Logrus IT Machine Translation (MT) Application Protocol

  • Clients are always notified that MT is part of the translation process, and in instances where costs are significantly reduced, we share these savings with our clients.
  • We never use MT on projects for which clients have explicitly instructed us to avoid it.
  • All MT or Neural MT (NMT) suggestions and Translation Memory (TM) matches are evaluated and edited by a human translator/editor.
  • Quality of resulting translation is not sacrificed compared to the traditional, human-only translation process.
  • Translation Memory and Termbase matches always have precedence over MT-generated suggestions; all relevant TMs and TBs are applied first.
  • MT is only used for units which lack appropriate TM matches and simply provides suggestions similar to those coming from a TM. Translators always explicitly see the source of translation and can clearly distinguish between TM- and MT-sourced suggestions, and give more attention to the latter.
  • We always strive to select the MT engine best suited for a particular language pair, subject area and project line.

Optimal results are usually achieved with parallel use of multiple MT engines (different engines may produce the best pre-translations for different document sections.)

We regularly use such engines as Microsoft MT, Microsoft Neural MT, LILT (adaptive MT), Google MT, and others. Results vary, often significantly, among engines.

  • Logrus IT never uses free MT engines for business. All free MT engines add translations to the public domain, which runs contrary to the NDAs and/or contracts signed with our clients.
  • We always use a subscription level that keeps accumulated translations (the corpus) private across MT engines. These subscription levels tend to support MT training, which is required for most subject areas or product lines.

Cases Where MT Works Best

MT efficiency depends on multiple factors, including the language pair (both source and target), availability of a large and clean enough corpus (the latter of which is more important), subject area, and document structure.

While the quality of MT suggestions for each new translation project may vary significantly, there are indicators known to produce positive outcomes, a number of which are outlined below.

  • Both source and target languages belong to the same group. For instance, translating English into languages like German, French, Spanish, Italian, etc. typically results in a significantly higher quality MT output.
  • Translation from Chinese to Germanic or other popular European languages (English, German, etc.) is an MT favorite, often producing raw translations that are very “humanlike”. This is a direct consequence of the highly structured nature of Chinese, which is not a phonetic language (like most European ones), but a topic-prominent language built around notions and concepts. At the same time, Chinese word order very closely matches English word order.
  • The subject matter is generic enough or widely popular (indicating ample corpus size).
  • Documents have predictable, repeating, and formal structure.
  • Documents use shorter sentences or strings, and contain no complex grammar.
  • A large, high-quality TM exists for the project line or subject matter and it can be used to train the engine. (One of the most important factors contributing to TM quality is terminology and translation consistency.)

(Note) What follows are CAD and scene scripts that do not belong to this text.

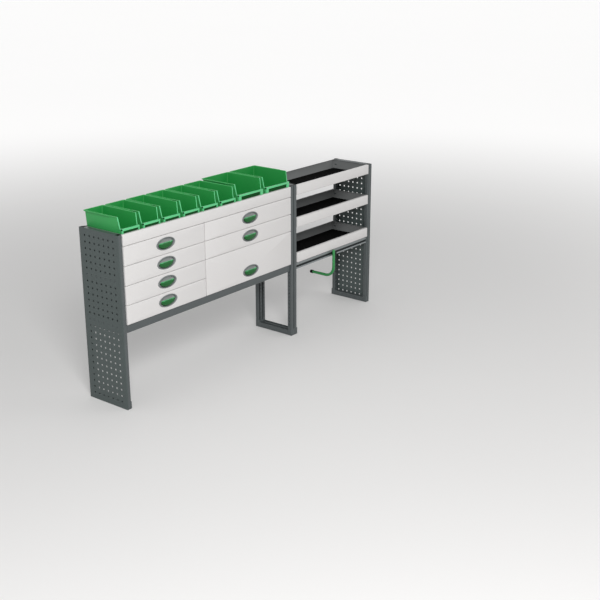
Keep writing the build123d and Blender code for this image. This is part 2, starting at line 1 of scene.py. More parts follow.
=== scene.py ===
import bmesh
import bpy
import math
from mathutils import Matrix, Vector


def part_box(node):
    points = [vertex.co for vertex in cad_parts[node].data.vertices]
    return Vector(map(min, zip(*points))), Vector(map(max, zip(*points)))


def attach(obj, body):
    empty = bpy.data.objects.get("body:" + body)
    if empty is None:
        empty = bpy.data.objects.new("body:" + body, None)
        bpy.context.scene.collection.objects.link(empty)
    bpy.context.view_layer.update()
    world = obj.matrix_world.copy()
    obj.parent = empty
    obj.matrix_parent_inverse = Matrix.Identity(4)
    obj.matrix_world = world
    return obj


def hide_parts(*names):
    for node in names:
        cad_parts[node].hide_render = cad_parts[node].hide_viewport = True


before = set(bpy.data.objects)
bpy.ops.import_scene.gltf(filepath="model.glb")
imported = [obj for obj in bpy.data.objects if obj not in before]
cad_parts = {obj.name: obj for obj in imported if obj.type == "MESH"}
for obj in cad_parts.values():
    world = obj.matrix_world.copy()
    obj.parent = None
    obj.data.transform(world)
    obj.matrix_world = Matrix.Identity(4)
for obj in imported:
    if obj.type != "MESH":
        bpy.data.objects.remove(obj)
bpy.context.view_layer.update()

# Upright posts of the four side frames: 2 mm cold-rolled steel strip, punched at 25 mm and
# roll-formed with a rebate beside the flat face and a lip that nearly closes the back. A black nylon
# plug closes the top. Dark grey polyester powder gives a satin skin with a fine orange-peel grain.
mm = 0.001
merge_gap = 0.01
point_gap = 0.001
post_width = 32.0
post_face = 22.0
post_rebate = 6.0
post_lip = 20.0
post_sheet = 2.0
post_bend = 1.0
bend_steps = 3
foot_height = 46.0
plug_depth = 12.0
plug_drop = 0.5
punch_pitch = 25.0
punch_rows = 38
punch_radius = 4.5
punch_inset = 13.0
punch_steps = 2
tie_bolt_level = 900.0
tie_bolt_row = 33
steel_patch = 260.0
steel_grain = 1.6
steel_relief = 0.05


def linear_colour(code):
    """An sRGB hex value as a linear colour."""
    channels = [int(code[start:start + 2], 16) / 255 for start in (1, 3, 5)]
    return [c / 12.92 if c <= 0.04045 else ((c + 0.055) / 1.055) ** 2.4 for c in channels] + [1]


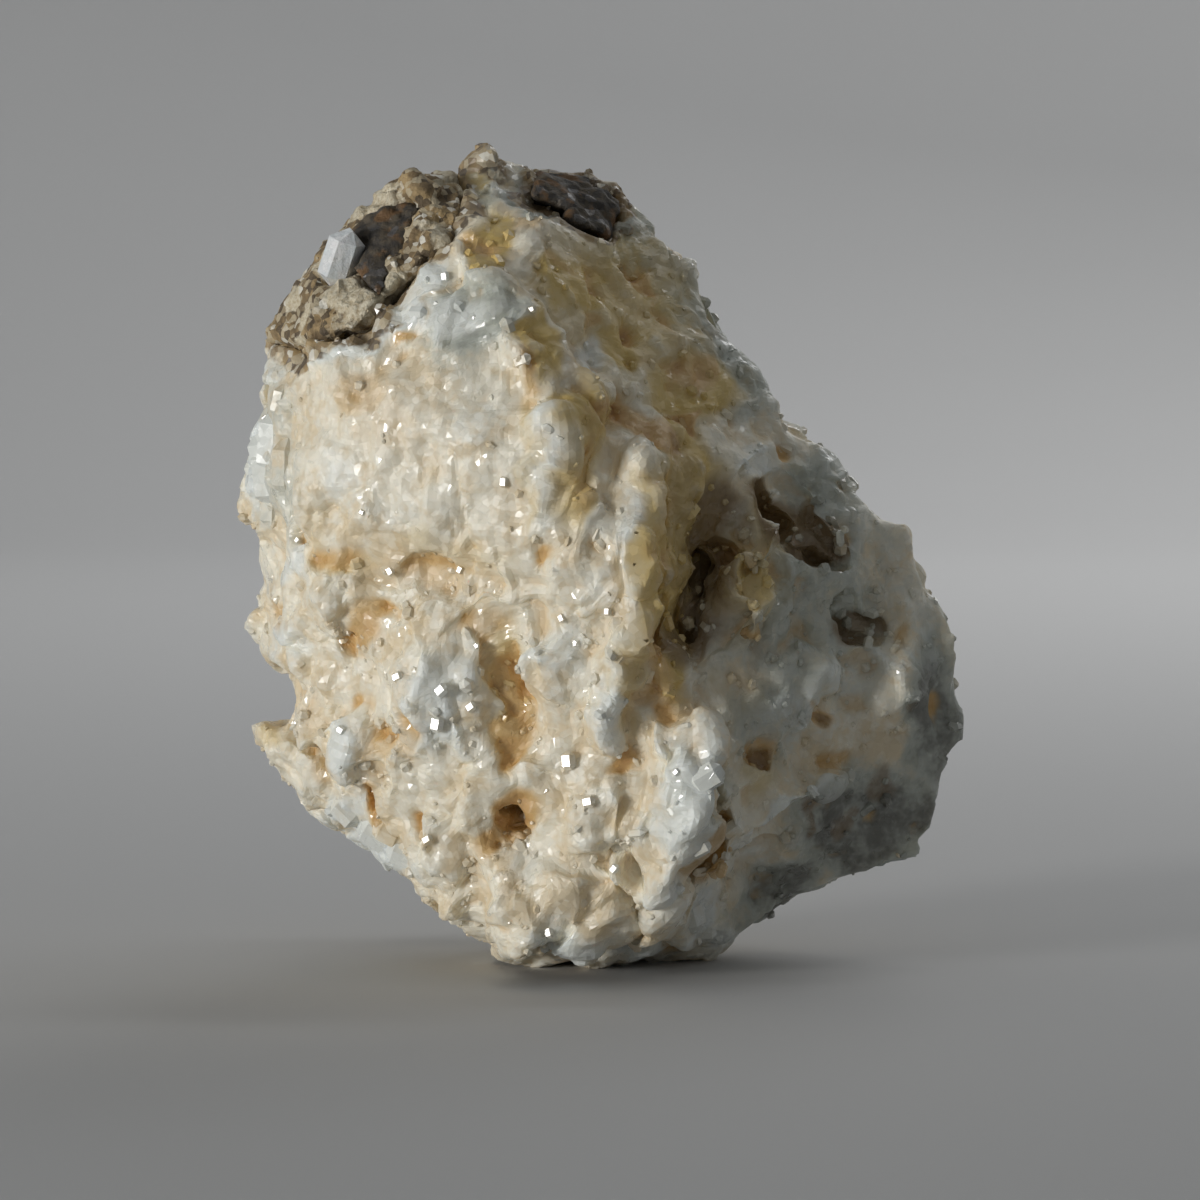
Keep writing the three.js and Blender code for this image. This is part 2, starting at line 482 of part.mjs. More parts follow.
// Grains of ore and quartz that roughen the matrix, rooted in it.
function oreGrains() {
  const random = seededRandom(7);
  const between = (low, high) => low + (high - low) * random();
  return Array.from({ length: 11 }, (_, i) => {
    const x = i < 6 ? between(-13.8, -11) : between(-21, -17);
    const z = i < 6 ? between(49.5, 56.5) : between(45.5, 49);
    const size = between(1.9, 2.9);
    const at = onSkin("front", x, z, 0.4);
    const axis = [between(-1, 1), between(-1, 1), between(-1, 1)];
    return crystal({ at, axis, face: [-0.5, -0.6, 0.6], length: size * 1.2, width: size, thick: size });
  });
}

function buildPieces() {
  const grown = [hook(), ...lobes(), ...standingCrystals(), ...scatteredCrystals(22)];
  const whole = wasm.Manifold.union([wholeForm(), ...grown]);
  const floorBox = solidOf(new THREE.BoxGeometry(80, 80, 20).translate(0, 0, -10));
  const stone = whole.subtract(floorBox).simplify(FINEST);
  const ore = oreSpaces(0);
  const seats = oreSpaces(GAP);
  const clearPlace = onSkin("front", -18.3, 51.0, -1.1);
  const clearForm = { at: clearPlace, axis: [0.35, -0.2, 1], face: [-0.3, -1, 0.2], wear: 0 };
  const clear = crystal({ ...clearForm, length: 4.6, width: 2.3, thick: 2.8 });
  const socket = crystal({ ...clearForm, length: 4.6 + 3 * GAP, width: 2.3 + 2.4 * GAP, thick: 2.8 + 2.4 * GAP });
  const mass = stone.subtract(wasm.Manifold.union([seats.matrix, seats.crestGrain, ...cavities()]));
  const rough = wasm.Manifold.union([stone, ...oreGrains()]).simplify(FINEST);
  const taken = wasm.Manifold.union([seats.shoulderGrain, seats.crestGrain, socket]);
  const matrix = rough.intersect(ore.matrix).subtract(taken);
  return {
    anglesite_mass: mass,
    ore_matrix: matrix,
    galena_shoulder_grain: stone.intersect(ore.shoulderGrain).subtract(socket),
    galena_crest_grain: stone.intersect(ore.crestGrain),
    clear_crystal: clear,
  };
}

const FINISHES = {
  anglesite_mass: { color: 0xd8c9a8, roughness: 0.45, metalness: 0 },
  ore_matrix: { color: 0x6a5a41, roughness: 0.85, metalness: 0 },
  galena_shoulder_grain: { color: 0x37363a, roughness: 0.35, metalness: 0.6 },
  galena_crest_grain: { color: 0x2f2b27, roughness: 0.45, metalness: 0.5 },
  clear_crystal: { color: 0xdce6ea, roughness: 0.15, metalness: 0 },
};

// The largest body of a solid, without crumbs that a cut left loose.
function largestBody(solid) {
  return solid.simplify(SLIVER).decompose().sort((a, b) => b.volume() - a.volume())[0];
}

const specimen = new THREE.Group();
const pieces = Object.entries(buildPieces()).map(([name, solid]) => [name, largestBody(solid)]);
for (const [name, solid] of pieces) {
  const mesh = new THREE.Mesh(geometryOf(solid), new THREE.MeshStandardMaterial(FINISHES[name]));
  mesh.name = name;
  specimen.add(mesh);
}
const box = new THREE.Box3().setFromObject(specimen);
const middle = box.getCenter(new THREE.Vector3());
specimen.position.set(-middle.x, -middle.y, -box.min.z);

export default specimen;
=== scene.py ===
import math

import bpy
import numpy as np
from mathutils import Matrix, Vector
from mathutils.bvhtree import BVHTree


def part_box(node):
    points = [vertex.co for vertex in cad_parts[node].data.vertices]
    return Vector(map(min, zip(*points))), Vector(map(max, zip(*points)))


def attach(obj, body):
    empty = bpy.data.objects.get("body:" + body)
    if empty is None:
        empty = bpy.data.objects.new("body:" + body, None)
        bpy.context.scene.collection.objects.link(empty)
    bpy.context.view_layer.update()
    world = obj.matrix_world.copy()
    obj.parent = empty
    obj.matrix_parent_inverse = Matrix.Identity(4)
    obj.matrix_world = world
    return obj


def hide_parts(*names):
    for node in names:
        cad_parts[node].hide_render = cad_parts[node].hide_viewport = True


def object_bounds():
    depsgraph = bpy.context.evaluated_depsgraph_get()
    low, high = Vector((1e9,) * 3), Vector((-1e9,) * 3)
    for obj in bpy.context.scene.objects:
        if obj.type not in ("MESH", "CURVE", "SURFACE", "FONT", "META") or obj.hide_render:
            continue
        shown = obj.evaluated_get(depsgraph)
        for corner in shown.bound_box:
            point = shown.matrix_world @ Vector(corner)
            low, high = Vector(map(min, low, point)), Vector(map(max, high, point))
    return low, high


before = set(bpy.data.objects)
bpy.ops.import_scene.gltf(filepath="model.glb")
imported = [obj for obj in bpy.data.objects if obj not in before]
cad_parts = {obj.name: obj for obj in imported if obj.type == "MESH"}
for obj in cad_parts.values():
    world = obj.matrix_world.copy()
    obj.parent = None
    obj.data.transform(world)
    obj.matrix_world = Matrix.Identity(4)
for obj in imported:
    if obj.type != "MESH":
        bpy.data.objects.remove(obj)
cad_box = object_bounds()


# ---- the studio ----
# The specimen stands on a pale matt sweep that curves up all round, so that no edge shows behind it. A soft
# lamp stands low in front on its left, a weak one fills its back, and one looks away from it at the sweep.
MIDDLE = -0.00011
VIEW_HEIGHT = 0.0264
VIEW_DISTANCE = 0.3285
VIEW_RISE = math.radians(3)
LENS_LENGTH, SENSOR_WIDTH = 135, 36
NEAREST, FARTHEST = 0.01, 20
SWEEP_FLOOR, SWEEP_BEND, SWEEP_WALL = 0.75, 0.55, 0.7
BEND_STEPS, ROUND = 12, 96
PAPER_GREY, PAPER_ROUGHNESS = (0.56, 0.56, 0.56, 1), 0.9
AIR_COLOUR, AIR_LIGHT = (0.94, 0.98, 1.0, 1), 0.2
KEY_LAMP, WARM_WHITE = Vector((-0.495, -0.372, 0.055)), (1, 0.985, 0.955)

lens = bpy.data.cameras.new("camera")
lens.lens, lens.sensor_width = LENS_LENGTH, SENSOR_WIDTH
lens.clip_start, lens.clip_end = NEAREST, FARTHEST
camera = bpy.data.objects.new("camera", lens)
bpy.context.scene.collection.objects.link(camera)
bpy.context.scene.camera = camera
towards = Vector((0, -math.cos(VIEW_RISE), math.sin(VIEW_RISE)))
camera.location = Vector((MIDDLE, 0, VIEW_HEIGHT)) + towards * VIEW_DISTANCE
camera.rotation_mode = "QUATERNION"
camera.rotation_quaternion = (-towards).to_track_quat("-Z", "Y")

profile = [(0.0, 0.0), (SWEEP_FLOOR, 0.0)]
for step in range(1, BEND_STEPS + 1):
    turn = step / BEND_STEPS * math.pi / 2
    profile.append((SWEEP_FLOOR + SWEEP_BEND * math.sin(turn), SWEEP_BEND * (1 - math.cos(turn))))
profile.append((SWEEP_FLOOR + SWEEP_BEND, SWEEP_WALL))
corners = [
    (r * math.cos(2 * math.pi * k / ROUND), r * math.sin(2 * math.pi * k / ROUND), z)
    for r, z in profile[1:]
    for k in range(ROUND)
]
sides = [(0, 1, ROUND - 1), (ROUND // 2 - 1, ROUND // 2, ROUND // 2 + 1)]
sides += [(k, k + 1, ROUND - k - 1, ROUND - k) for k in range(1, ROUND // 2 - 1)]
for ring in range(len(profile) - 2):
    for k in range(ROUND):
        a, b = ring * ROUND + k, ring * ROUND + (k + 1) % ROUND
        sides.append((a, a + ROUND, b + ROUND, b))
sweep_mesh = bpy.data.meshes.new("sweep")
sweep_mesh.from_pydata(corners, [], sides)
sweep_mesh.shade_smooth()
sweep = bpy.data.objects.new("sweep", sweep_mesh)
bpy.context.scene.collection.objects.link(sweep)
paper = bpy.data.materials.new("sweep_paper")
paper.use_nodes = True
paper_shader = paper.node_tree.nodes["Principled BSDF"]
paper_shader.inputs["Base Color"].default_value = PAPER_GREY
paper_shader.inputs["Roughness"].default_value = PAPER_ROUGHNESS
sweep_mesh.materials.append(paper)

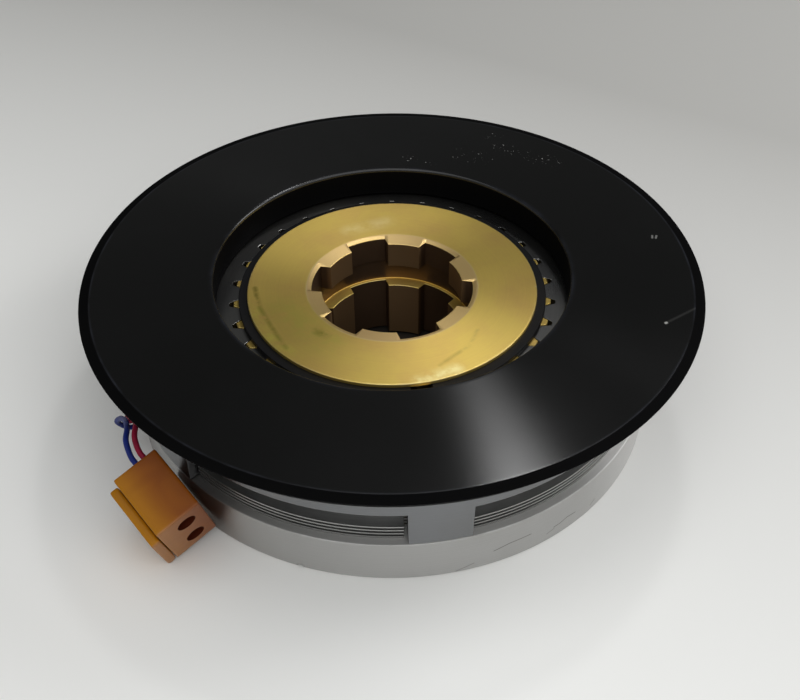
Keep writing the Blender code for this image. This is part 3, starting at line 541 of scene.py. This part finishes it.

Applying MT most noticeably reduces cost and increases speeds during the initial stages of a new project, when a large TM based on existing translations is unavailable.

Expected Savings

MT often boosts translator efficiency. At the same time:

  • Using MT engines in “private” mode costs money (up to 0.5 cents/word depending on the engine).
  • Proper MT application requires more human attention, with more time spent on various checks.
  • MT only saves effort for new sentences or units; it doesn’t provide any savings for recycled units from the TM.

When MT works well, suggestions generated by MT can be treated more or less like traditional low fuzzy matches from the TM. Total savings generally range from 5% to 30% for units where MT was applied.

How We Integrate MT into Our Translation Process

The days of setting up and training proprietary, standalone Moses servers on local networks are long gone.

A modern, efficient translation process requires a cloud-based CAT (computer-assisted translation) system with simultaneous online access for all parties involved, including PMs, translators and editors. All translations are stored in the cloud, along with glossaries and TMs.

Within this paradigm, cloud-based MT engines are seamlessly connected to the cloud CAT system through APIs and used by translators in a manner similar to TM. MT training is also performed from within the CAT system, which is the most natural way (all TMs are stored in the CAT systems) that also saves significant effort. Well-designed cloud CAT systems already have connectors to most popular MT engines, the selection continues to grow, and it is neither too time-consuming nor costly to add more engines upon request.

As mentioned earlier, using a single MT engine for all projects, or even within a single project, is often not optimal. Quality of MT output varies significantly from engine to engine, depending on the language pair, subject area, and text structure/specifics.

This topic receives extensive coverage, including a recent research study published by our esteemed colleagues from DFKI which compares errors made by neural MT vs. “traditional” MT. For instance, Neural MT (NMT) typically produces translations that sound better, but often make less sense than those produced by statistical and hybrid MT engines.

As a result, Logrus IT prefers translators to have access to multiple MT engines at once, thus granting the opportunity to select the best translation or to discard all MT suggestions and translate the unit from scratch. We regularly use suggestions from Microsoft MT, Microsoft Neural MT, Google MT, LILT (adaptive MT), and others. Free MT options (with translations added to the public domain) are blocked in all cases.

In its entirety, the translation process works as follows:

  1. A project is created in a cloud-based CAT system.
    1. This includes attaching appropriate TMs and glossaries and allowing the use of relevant MT engines.
  2. Resources (translators and editors) are assigned to the project.
  3. For each unit, the translator sees both TM fuzzy matches (if available) and MT suggestions from multiple engines.
    1. TM matches have precedence over MT-generated suggestions, and are located at the top of the list.
    2. MT is used only for units without good TM matches.
    3. The translation origin of each suggestion is clearly visible to the translator, so more attention is devoted to MT-sourced suggestions.
  4. A special status is assigned to each unit for which an MT suggestion was applied without any editing. Unit finalization is separated from the translation process.
    1. This allows us to apply a filter, select all MT-sourced translations, and ensure that these are all edited and finalized by a human.
  5. All finalized translations are uploaded to the cloud TM.